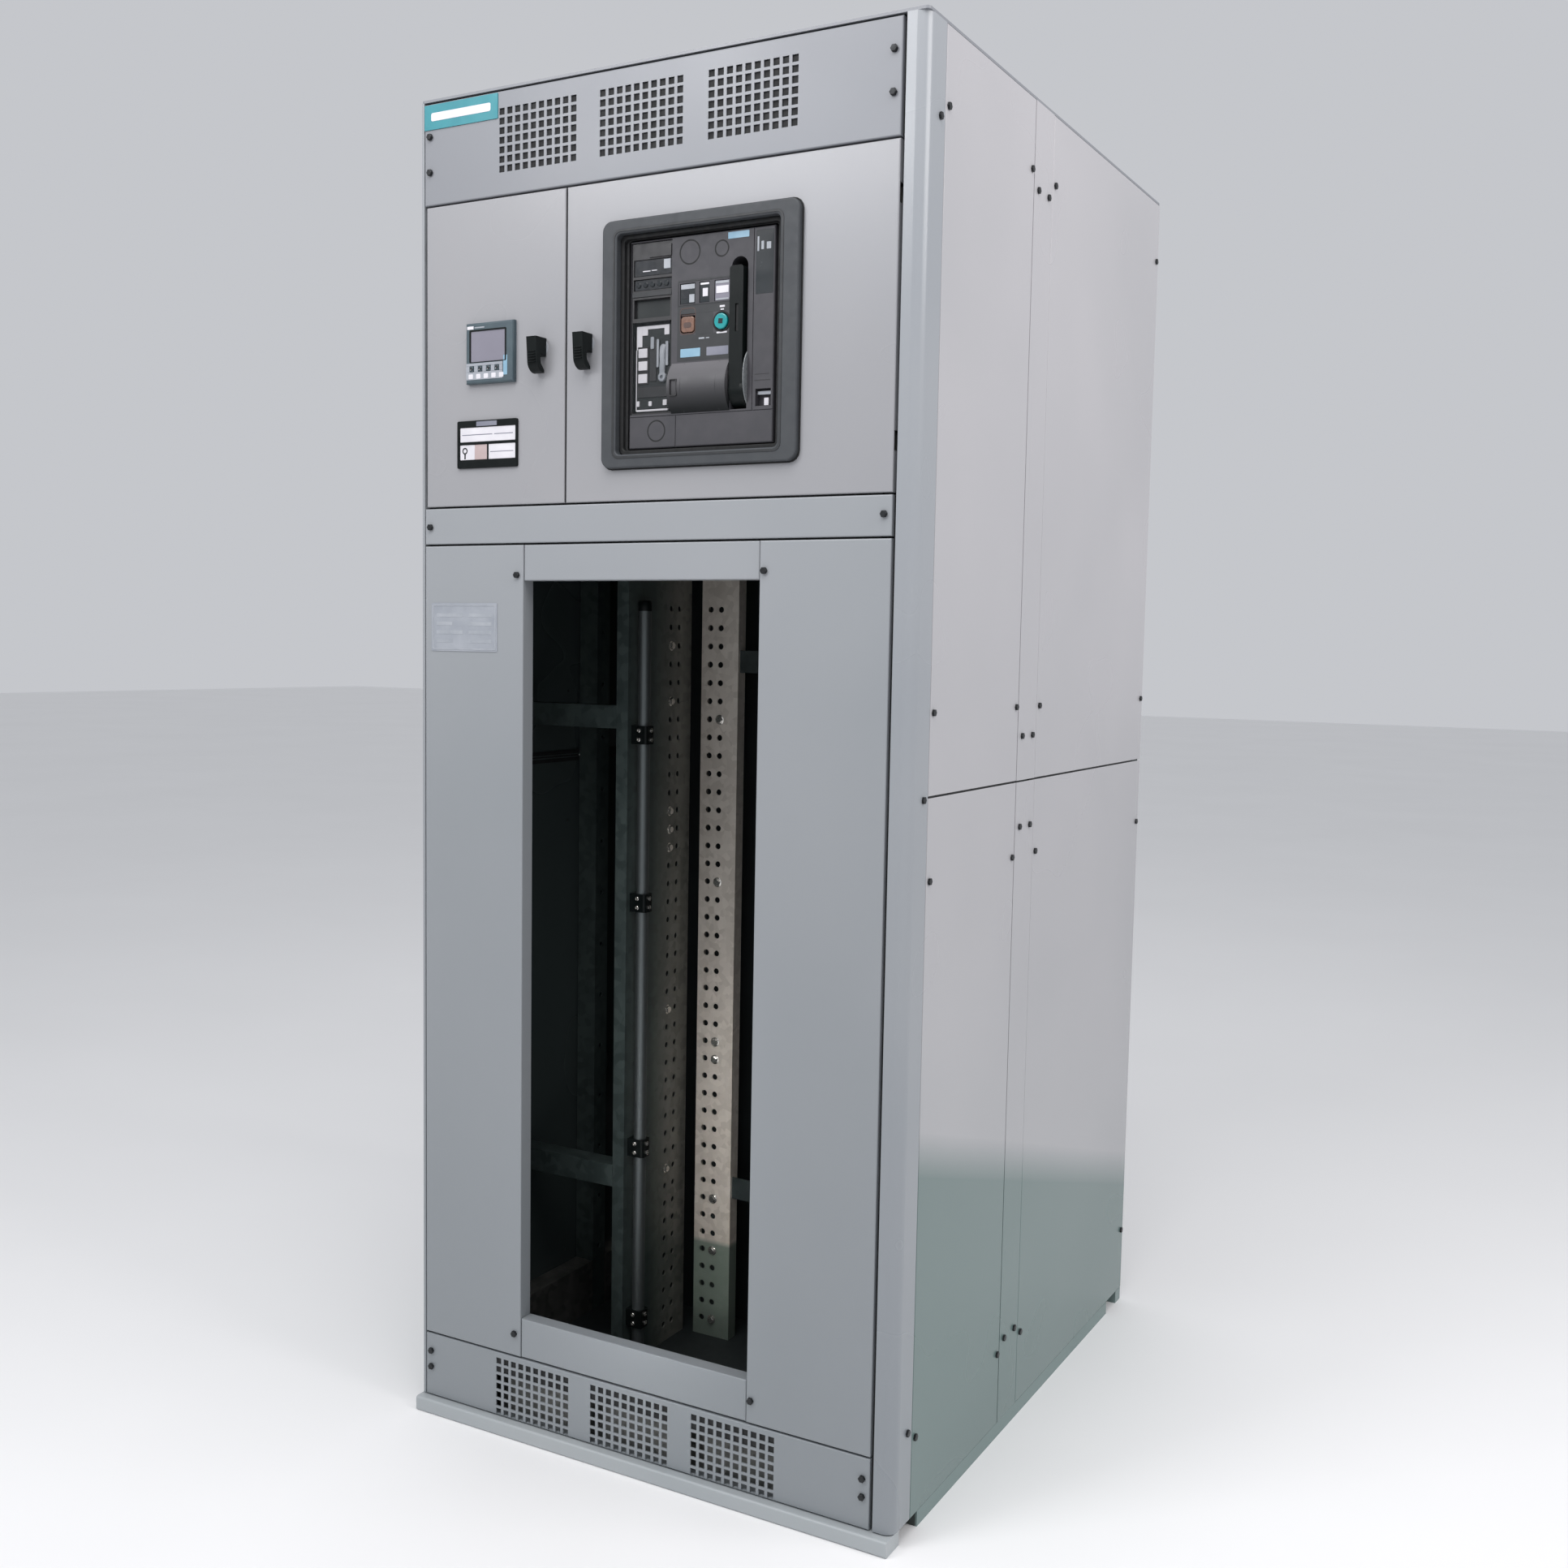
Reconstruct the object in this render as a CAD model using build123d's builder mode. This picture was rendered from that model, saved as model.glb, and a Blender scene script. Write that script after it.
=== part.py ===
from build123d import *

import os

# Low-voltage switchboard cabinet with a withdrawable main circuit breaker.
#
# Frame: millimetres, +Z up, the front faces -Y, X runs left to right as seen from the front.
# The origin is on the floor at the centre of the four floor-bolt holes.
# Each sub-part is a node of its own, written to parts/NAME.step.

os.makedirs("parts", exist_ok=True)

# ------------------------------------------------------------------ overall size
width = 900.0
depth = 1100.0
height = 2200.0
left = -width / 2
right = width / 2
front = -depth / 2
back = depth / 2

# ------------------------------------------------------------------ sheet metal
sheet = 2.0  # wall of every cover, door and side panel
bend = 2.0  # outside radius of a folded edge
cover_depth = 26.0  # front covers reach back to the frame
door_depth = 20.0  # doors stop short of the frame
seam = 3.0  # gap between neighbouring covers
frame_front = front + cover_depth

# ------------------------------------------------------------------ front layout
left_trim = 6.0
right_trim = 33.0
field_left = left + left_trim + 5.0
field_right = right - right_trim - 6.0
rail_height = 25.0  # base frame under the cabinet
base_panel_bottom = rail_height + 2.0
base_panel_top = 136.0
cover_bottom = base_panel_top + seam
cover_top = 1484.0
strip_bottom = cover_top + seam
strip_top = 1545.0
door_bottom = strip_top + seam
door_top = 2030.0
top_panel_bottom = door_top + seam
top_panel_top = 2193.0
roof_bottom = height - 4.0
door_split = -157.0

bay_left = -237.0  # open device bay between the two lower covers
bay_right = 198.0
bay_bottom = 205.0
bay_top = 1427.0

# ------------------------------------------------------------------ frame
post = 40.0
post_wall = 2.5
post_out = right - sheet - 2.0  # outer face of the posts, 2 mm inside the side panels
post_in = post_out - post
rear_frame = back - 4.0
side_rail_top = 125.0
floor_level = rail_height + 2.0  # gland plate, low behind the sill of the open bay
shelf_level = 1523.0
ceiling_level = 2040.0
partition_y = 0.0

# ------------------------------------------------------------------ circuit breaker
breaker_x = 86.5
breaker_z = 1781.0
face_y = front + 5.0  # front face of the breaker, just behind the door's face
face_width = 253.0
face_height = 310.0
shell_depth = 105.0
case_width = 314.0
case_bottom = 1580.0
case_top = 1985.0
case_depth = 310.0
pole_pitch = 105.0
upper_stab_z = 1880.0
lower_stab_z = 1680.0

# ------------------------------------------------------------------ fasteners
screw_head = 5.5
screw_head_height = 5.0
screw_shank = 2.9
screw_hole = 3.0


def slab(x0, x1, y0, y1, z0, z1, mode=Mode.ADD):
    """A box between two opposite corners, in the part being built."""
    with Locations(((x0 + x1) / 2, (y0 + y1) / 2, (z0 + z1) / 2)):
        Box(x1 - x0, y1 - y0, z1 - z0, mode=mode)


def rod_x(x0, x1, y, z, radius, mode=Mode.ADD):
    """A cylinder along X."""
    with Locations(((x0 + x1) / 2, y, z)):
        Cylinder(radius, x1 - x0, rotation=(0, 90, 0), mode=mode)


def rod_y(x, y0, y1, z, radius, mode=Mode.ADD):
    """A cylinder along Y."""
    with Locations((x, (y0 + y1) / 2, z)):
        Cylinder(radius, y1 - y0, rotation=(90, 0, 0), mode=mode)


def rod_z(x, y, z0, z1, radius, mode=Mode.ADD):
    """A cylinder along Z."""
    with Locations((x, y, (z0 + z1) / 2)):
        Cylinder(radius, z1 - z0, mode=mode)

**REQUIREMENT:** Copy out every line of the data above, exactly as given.

**WRITTEN RESPONSE:**
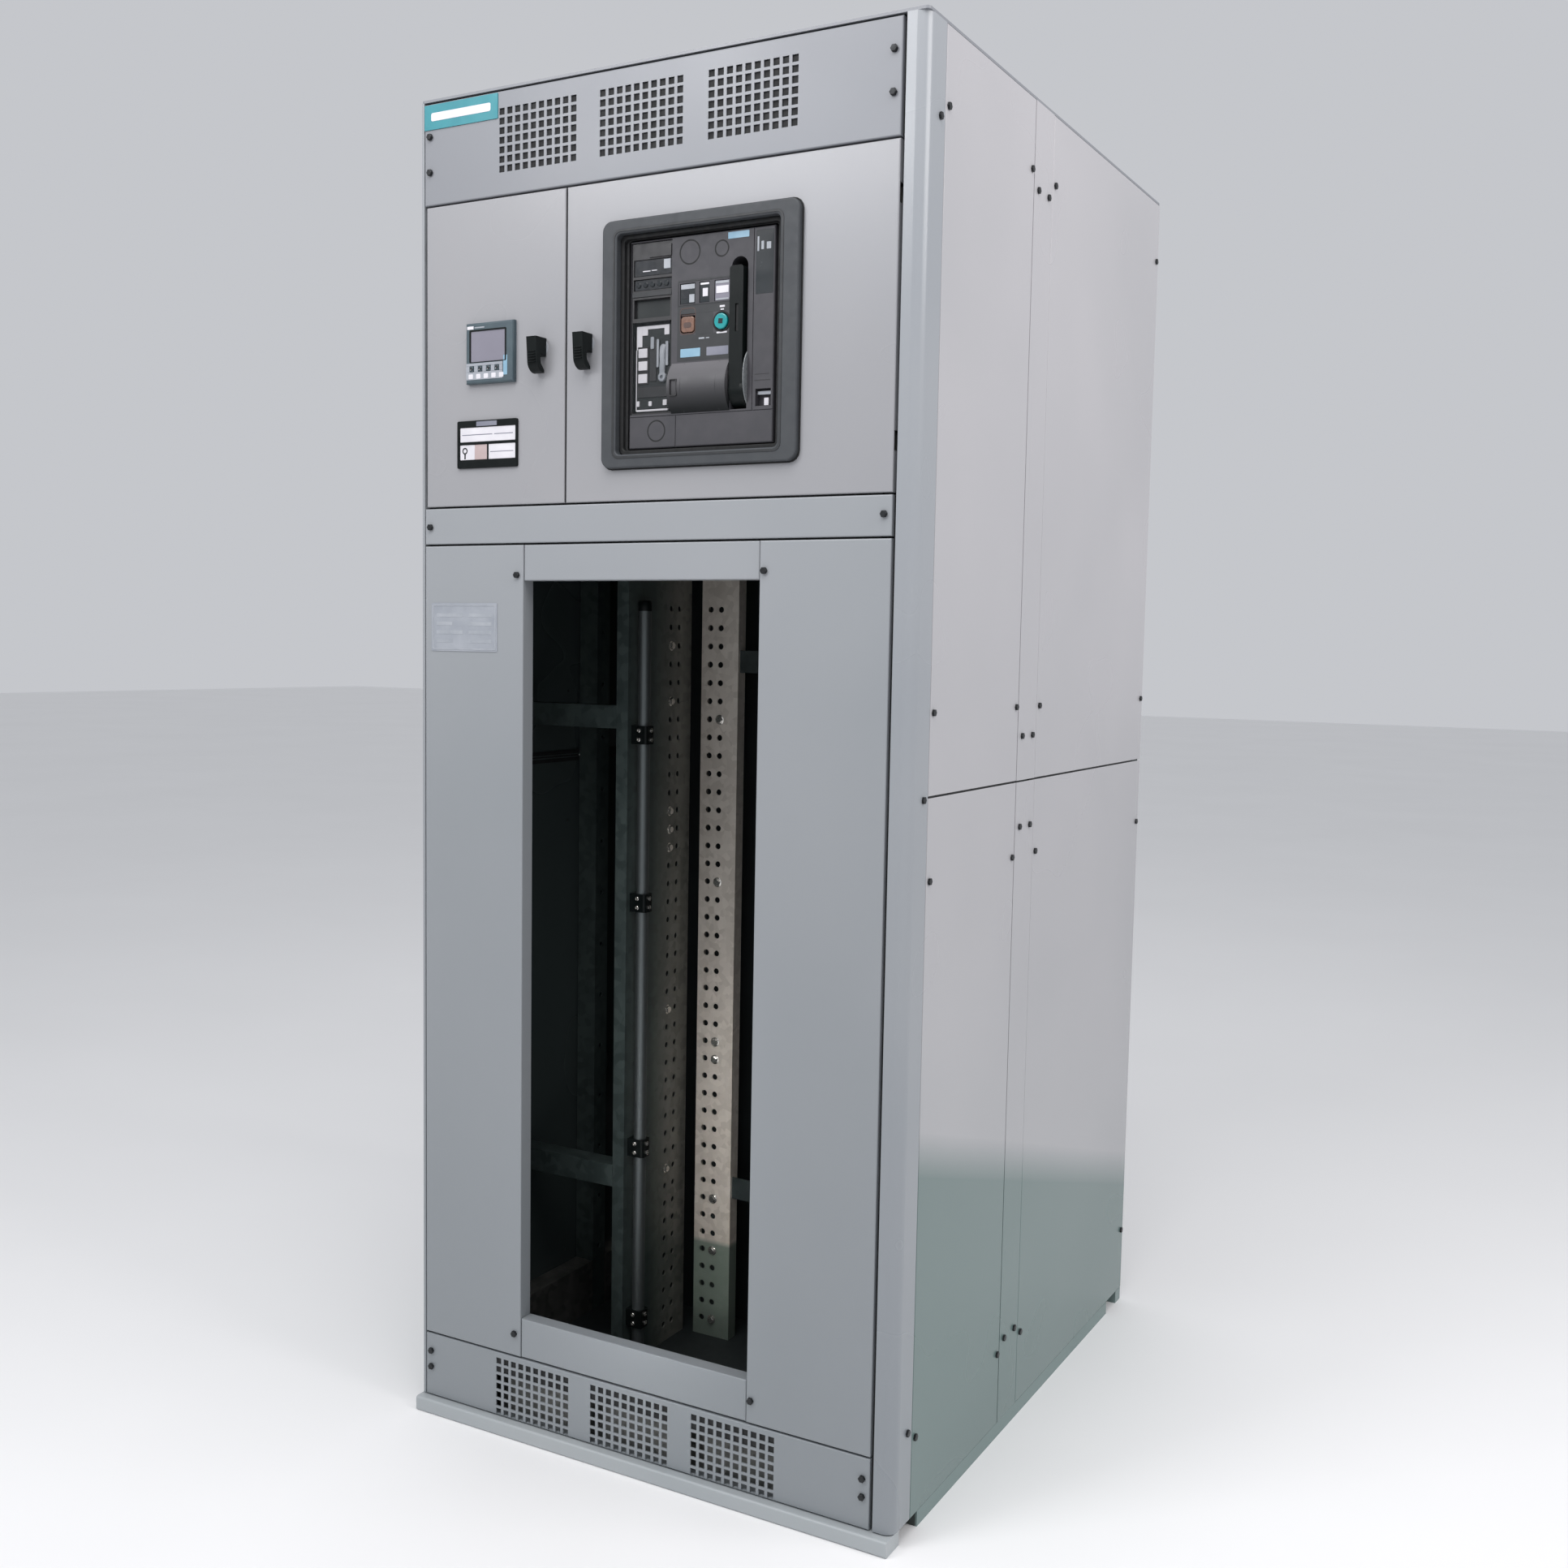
Reconstruct the object in this render as a CAD model using build123d's builder mode. This picture was rendered from that model, saved as model.glb, and a Blender scene script. Write that script after it.
=== part.py ===
from build123d import *

import os

# Low-voltage switchboard cabinet with a withdrawable main circuit breaker.
#
# Frame: millimetres, +Z up, the front faces -Y, X runs left to right as seen from the front.
# The origin is on the floor at the centre of the four floor-bolt holes.
# Each sub-part is a node of its own, written to parts/NAME.step.

os.makedirs("parts", exist_ok=True)

# ------------------------------------------------------------------ overall size
width = 900.0
depth = 1100.0
height = 2200.0
left = -width / 2
right = width / 2
front = -depth / 2
back = depth / 2

# ------------------------------------------------------------------ sheet metal
sheet = 2.0  # wall of every cover, door and side panel
bend = 2.0  # outside radius of a folded edge
cover_depth = 26.0  # front covers reach back to the frame
door_depth = 20.0  # doors stop short of the frame
seam = 3.0  # gap between neighbouring covers
frame_front = front + cover_depth

# ------------------------------------------------------------------ front layout
left_trim = 6.0
right_trim = 33.0
field_left = left + left_trim + 5.0
field_right = right - right_trim - 6.0
rail_height = 25.0  # base frame under the cabinet
base_panel_bottom = rail_height + 2.0
base_panel_top = 136.0
cover_bottom = base_panel_top + seam
cover_top = 1484.0
strip_bottom = cover_top + seam
strip_top = 1545.0
door_bottom = strip_top + seam
door_top = 2030.0
top_panel_bottom = door_top + seam
top_panel_top = 2193.0
roof_bottom = height - 4.0
door_split = -157.0

bay_left = -237.0  # open device bay between the two lower covers
bay_right = 198.0
bay_bottom = 205.0
bay_top = 1427.0

# ------------------------------------------------------------------ frame
post = 40.0
post_wall = 2.5
post_out = right - sheet - 2.0  # outer face of the posts, 2 mm inside the side panels
post_in = post_out - post
rear_frame = back - 4.0
side_rail_top = 125.0
floor_level = rail_height + 2.0  # gland plate, low behind the sill of the open bay
shelf_level = 1523.0
ceiling_level = 2040.0
partition_y = 0.0

# ------------------------------------------------------------------ circuit breaker
breaker_x = 86.5
breaker_z = 1781.0
face_y = front + 5.0  # front face of the breaker, just behind the door's face
face_width = 253.0
face_height = 310.0
shell_depth = 105.0
case_width = 314.0
case_bottom = 1580.0
case_top = 1985.0
case_depth = 310.0
pole_pitch = 105.0
upper_stab_z = 1880.0
lower_stab_z = 1680.0

# ------------------------------------------------------------------ fasteners
screw_head = 5.5
screw_head_height = 5.0
screw_shank = 2.9
screw_hole = 3.0


def slab(x0, x1, y0, y1, z0, z1, mode=Mode.ADD):
    """A box between two opposite corners, in the part being built."""
    with Locations(((x0 + x1) / 2, (y0 + y1) / 2, (z0 + z1) / 2)):
        Box(x1 - x0, y1 - y0, z1 - z0, mode=mode)


def rod_x(x0, x1, y, z, radius, mode=Mode.ADD):
    """A cylinder along X."""
    with Locations(((x0 + x1) / 2, y, z)):
        Cylinder(radius, x1 - x0, rotation=(0, 90, 0), mode=mode)


def rod_y(x, y0, y1, z, radius, mode=Mode.ADD):
    """A cylinder along Y."""
    with Locations((x, (y0 + y1) / 2, z)):
        Cylinder(radius, y1 - y0, rotation=(90, 0, 0), mode=mode)


def rod_z(x, y, z0, z1, radius, mode=Mode.ADD):
    """A cylinder along Z."""
    with Locations((x, y, (z0 + z1) / 2)):
        Cylinder(radius, z1 - z0, mode=mode)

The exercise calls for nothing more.